● Provided data

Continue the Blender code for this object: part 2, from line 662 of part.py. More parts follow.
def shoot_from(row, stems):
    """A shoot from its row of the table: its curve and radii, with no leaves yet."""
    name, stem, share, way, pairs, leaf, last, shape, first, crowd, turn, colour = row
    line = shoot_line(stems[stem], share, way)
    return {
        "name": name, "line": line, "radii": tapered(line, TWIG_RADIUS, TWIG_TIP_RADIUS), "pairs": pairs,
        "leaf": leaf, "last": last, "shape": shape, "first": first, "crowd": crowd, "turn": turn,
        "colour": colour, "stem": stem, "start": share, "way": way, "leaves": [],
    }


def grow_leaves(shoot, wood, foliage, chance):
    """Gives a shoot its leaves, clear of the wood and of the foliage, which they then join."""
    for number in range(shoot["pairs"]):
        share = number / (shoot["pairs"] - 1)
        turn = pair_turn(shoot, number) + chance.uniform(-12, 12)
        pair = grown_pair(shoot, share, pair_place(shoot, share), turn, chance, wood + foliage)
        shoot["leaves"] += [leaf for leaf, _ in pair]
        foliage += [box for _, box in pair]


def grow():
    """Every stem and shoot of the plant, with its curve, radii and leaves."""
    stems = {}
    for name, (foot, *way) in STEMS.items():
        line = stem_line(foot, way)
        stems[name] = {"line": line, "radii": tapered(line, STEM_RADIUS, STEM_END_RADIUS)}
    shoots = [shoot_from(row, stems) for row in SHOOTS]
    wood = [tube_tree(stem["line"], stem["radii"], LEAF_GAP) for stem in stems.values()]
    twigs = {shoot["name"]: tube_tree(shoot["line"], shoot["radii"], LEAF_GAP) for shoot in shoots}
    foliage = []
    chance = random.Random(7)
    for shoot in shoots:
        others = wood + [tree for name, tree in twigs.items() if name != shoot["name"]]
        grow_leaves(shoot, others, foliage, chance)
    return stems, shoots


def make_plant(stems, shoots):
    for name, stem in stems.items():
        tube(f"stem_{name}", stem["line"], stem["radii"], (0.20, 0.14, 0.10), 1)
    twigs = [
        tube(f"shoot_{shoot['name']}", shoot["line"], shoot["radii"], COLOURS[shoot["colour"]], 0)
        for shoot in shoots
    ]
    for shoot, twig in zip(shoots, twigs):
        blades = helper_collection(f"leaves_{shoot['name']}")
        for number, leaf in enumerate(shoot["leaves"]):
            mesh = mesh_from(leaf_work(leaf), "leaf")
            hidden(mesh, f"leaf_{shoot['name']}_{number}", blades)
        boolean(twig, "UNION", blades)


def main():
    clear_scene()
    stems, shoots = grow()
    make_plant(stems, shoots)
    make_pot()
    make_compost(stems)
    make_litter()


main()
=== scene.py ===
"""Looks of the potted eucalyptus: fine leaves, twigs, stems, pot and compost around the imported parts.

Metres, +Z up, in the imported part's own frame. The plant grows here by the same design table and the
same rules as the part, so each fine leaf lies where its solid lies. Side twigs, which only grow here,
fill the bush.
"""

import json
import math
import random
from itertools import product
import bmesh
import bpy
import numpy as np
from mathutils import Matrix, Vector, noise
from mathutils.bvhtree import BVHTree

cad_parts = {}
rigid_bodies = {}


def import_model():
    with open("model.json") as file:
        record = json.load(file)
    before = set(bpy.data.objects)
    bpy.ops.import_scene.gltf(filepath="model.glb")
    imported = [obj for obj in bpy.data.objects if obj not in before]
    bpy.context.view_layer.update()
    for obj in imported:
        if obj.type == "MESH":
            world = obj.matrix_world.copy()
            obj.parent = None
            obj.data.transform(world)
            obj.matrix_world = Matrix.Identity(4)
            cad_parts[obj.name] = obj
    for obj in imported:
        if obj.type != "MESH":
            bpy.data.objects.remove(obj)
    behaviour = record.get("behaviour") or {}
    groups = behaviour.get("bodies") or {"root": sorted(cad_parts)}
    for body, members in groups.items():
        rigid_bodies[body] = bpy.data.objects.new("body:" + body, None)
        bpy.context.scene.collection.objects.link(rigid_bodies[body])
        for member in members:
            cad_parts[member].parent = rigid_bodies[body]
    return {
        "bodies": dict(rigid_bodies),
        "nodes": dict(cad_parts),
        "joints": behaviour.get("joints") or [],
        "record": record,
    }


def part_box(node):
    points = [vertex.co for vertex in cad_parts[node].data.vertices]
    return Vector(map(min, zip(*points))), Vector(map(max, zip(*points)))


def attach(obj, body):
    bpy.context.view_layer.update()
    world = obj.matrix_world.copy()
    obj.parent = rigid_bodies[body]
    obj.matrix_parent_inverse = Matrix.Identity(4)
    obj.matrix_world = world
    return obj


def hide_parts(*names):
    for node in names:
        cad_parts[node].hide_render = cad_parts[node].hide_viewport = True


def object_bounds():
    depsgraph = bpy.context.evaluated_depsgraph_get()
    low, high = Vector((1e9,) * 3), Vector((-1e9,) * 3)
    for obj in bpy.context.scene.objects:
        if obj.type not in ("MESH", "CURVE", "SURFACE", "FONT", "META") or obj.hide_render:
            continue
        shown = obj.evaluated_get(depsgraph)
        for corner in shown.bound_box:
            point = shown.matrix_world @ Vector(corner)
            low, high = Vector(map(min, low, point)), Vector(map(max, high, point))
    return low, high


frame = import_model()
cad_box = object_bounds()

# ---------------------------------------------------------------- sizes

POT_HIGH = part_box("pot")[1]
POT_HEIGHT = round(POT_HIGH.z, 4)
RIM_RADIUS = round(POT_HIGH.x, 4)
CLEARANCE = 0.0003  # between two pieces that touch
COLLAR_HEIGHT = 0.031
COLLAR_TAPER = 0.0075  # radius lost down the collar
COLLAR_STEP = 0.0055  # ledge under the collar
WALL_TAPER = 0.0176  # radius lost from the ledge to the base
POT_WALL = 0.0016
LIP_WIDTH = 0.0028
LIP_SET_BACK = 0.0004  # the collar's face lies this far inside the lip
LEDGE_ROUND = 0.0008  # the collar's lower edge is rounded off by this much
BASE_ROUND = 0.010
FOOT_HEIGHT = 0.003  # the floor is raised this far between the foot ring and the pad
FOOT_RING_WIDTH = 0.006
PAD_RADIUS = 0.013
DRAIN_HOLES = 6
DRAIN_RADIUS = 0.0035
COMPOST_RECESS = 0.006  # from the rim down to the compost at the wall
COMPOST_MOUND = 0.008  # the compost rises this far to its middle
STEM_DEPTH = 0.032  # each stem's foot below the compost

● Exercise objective
Give back the whole listing exactly as it reads.

● Response to this exercise
Continue the Blender code for this object: part 2, from line 662 of part.py. More parts follow.
def shoot_from(row, stems):
    """A shoot from its row of the table: its curve and radii, with no leaves yet."""
    name, stem, share, way, pairs, leaf, last, shape, first, crowd, turn, colour = row
    line = shoot_line(stems[stem], share, way)
    return {
        "name": name, "line": line, "radii": tapered(line, TWIG_RADIUS, TWIG_TIP_RADIUS), "pairs": pairs,
        "leaf": leaf, "last": last, "shape": shape, "first": first, "crowd": crowd, "turn": turn,
        "colour": colour, "stem": stem, "start": share, "way": way, "leaves": [],
    }


def grow_leaves(shoot, wood, foliage, chance):
    """Gives a shoot its leaves, clear of the wood and of the foliage, which they then join."""
    for number in range(shoot["pairs"]):
        share = number / (shoot["pairs"] - 1)
        turn = pair_turn(shoot, number) + chance.uniform(-12, 12)
        pair = grown_pair(shoot, share, pair_place(shoot, share), turn, chance, wood + foliage)
        shoot["leaves"] += [leaf for leaf, _ in pair]
        foliage += [box for _, box in pair]


def grow():
    """Every stem and shoot of the plant, with its curve, radii and leaves."""
    stems = {}
    for name, (foot, *way) in STEMS.items():
        line = stem_line(foot, way)
        stems[name] = {"line": line, "radii": tapered(line, STEM_RADIUS, STEM_END_RADIUS)}
    shoots = [shoot_from(row, stems) for row in SHOOTS]
    wood = [tube_tree(stem["line"], stem["radii"], LEAF_GAP) for stem in stems.values()]
    twigs = {shoot["name"]: tube_tree(shoot["line"], shoot["radii"], LEAF_GAP) for shoot in shoots}
    foliage = []
    chance = random.Random(7)
    for shoot in shoots:
        others = wood + [tree for name, tree in twigs.items() if name != shoot["name"]]
        grow_leaves(shoot, others, foliage, chance)
    return stems, shoots


def make_plant(stems, shoots):
    for name, stem in stems.items():
        tube(f"stem_{name}", stem["line"], stem["radii"], (0.20, 0.14, 0.10), 1)
    twigs = [
        tube(f"shoot_{shoot['name']}", shoot["line"], shoot["radii"], COLOURS[shoot["colour"]], 0)
        for shoot in shoots
    ]
    for shoot, twig in zip(shoots, twigs):
        blades = helper_collection(f"leaves_{shoot['name']}")
        for number, leaf in enumerate(shoot["leaves"]):
            mesh = mesh_from(leaf_work(leaf), "leaf")
            hidden(mesh, f"leaf_{shoot['name']}_{number}", blades)
        boolean(twig, "UNION", blades)


def main():
    clear_scene()
    stems, shoots = grow()
    make_plant(stems, shoots)
    make_pot()
    make_compost(stems)
    make_litter()


main()
=== scene.py ===
"""Looks of the potted eucalyptus: fine leaves, twigs, stems, pot and compost around the imported parts.

Metres, +Z up, in the imported part's own frame. The plant grows here by the same design table and the
same rules as the part, so each fine leaf lies where its solid lies. Side twigs, which only grow here,
fill the bush.
"""

import json
import math
import random
from itertools import product
import bmesh
import bpy
import numpy as np
from mathutils import Matrix, Vector, noise
from mathutils.bvhtree import BVHTree

cad_parts = {}
rigid_bodies = {}


def import_model():
    with open("model.json") as file:
        record = json.load(file)
    before = set(bpy.data.objects)
    bpy.ops.import_scene.gltf(filepath="model.glb")
    imported = [obj for obj in bpy.data.objects if obj not in before]
    bpy.context.view_layer.update()
    for obj in imported:
        if obj.type == "MESH":
            world = obj.matrix_world.copy()
            obj.parent = None
            obj.data.transform(world)
            obj.matrix_world = Matrix.Identity(4)
            cad_parts[obj.name] = obj
    for obj in imported:
        if obj.type != "MESH":
            bpy.data.objects.remove(obj)
    behaviour = record.get("behaviour") or {}
    groups = behaviour.get("bodies") or {"root": sorted(cad_parts)}
    for body, members in groups.items():
        rigid_bodies[body] = bpy.data.objects.new("body:" + body, None)
        bpy.context.scene.collection.objects.link(rigid_bodies[body])
        for member in members:
            cad_parts[member].parent = rigid_bodies[body]
    return {
        "bodies": dict(rigid_bodies),
        "nodes": dict(cad_parts),
        "joints": behaviour.get("joints") or [],
        "record": record,
    }


def part_box(node):
    points = [vertex.co for vertex in cad_parts[node].data.vertices]
    return Vector(map(min, zip(*points))), Vector(map(max, zip(*points)))


def attach(obj, body):
    bpy.context.view_layer.update()
    world = obj.matrix_world.copy()
    obj.parent = rigid_bodies[body]
    obj.matrix_parent_inverse = Matrix.Identity(4)
    obj.matrix_world = world
    return obj


def hide_parts(*names):
    for node in names:
        cad_parts[node].hide_render = cad_parts[node].hide_viewport = True


def object_bounds():
    depsgraph = bpy.context.evaluated_depsgraph_get()
    low, high = Vector((1e9,) * 3), Vector((-1e9,) * 3)
    for obj in bpy.context.scene.objects:
        if obj.type not in ("MESH", "CURVE", "SURFACE", "FONT", "META") or obj.hide_render:
            continue
        shown = obj.evaluated_get(depsgraph)
        for corner in shown.bound_box:
            point = shown.matrix_world @ Vector(corner)
            low, high = Vector(map(min, low, point)), Vector(map(max, high, point))
    return low, high


frame = import_model()
cad_box = object_bounds()

# ---------------------------------------------------------------- sizes

POT_HIGH = part_box("pot")[1]
POT_HEIGHT = round(POT_HIGH.z, 4)
RIM_RADIUS = round(POT_HIGH.x, 4)
CLEARANCE = 0.0003  # between two pieces that touch
COLLAR_HEIGHT = 0.031
COLLAR_TAPER = 0.0075  # radius lost down the collar
COLLAR_STEP = 0.0055  # ledge under the collar
WALL_TAPER = 0.0176  # radius lost from the ledge to the base
POT_WALL = 0.0016
LIP_WIDTH = 0.0028
LIP_SET_BACK = 0.0004  # the collar's face lies this far inside the lip
LEDGE_ROUND = 0.0008  # the collar's lower edge is rounded off by this much
BASE_ROUND = 0.010
FOOT_HEIGHT = 0.003  # the floor is raised this far between the foot ring and the pad
FOOT_RING_WIDTH = 0.006
PAD_RADIUS = 0.013
DRAIN_HOLES = 6
DRAIN_RADIUS = 0.0035
COMPOST_RECESS = 0.006  # from the rim down to the compost at the wall
COMPOST_MOUND = 0.008  # the compost rises this far to its middle
STEM_DEPTH = 0.032  # each stem's foot below the compost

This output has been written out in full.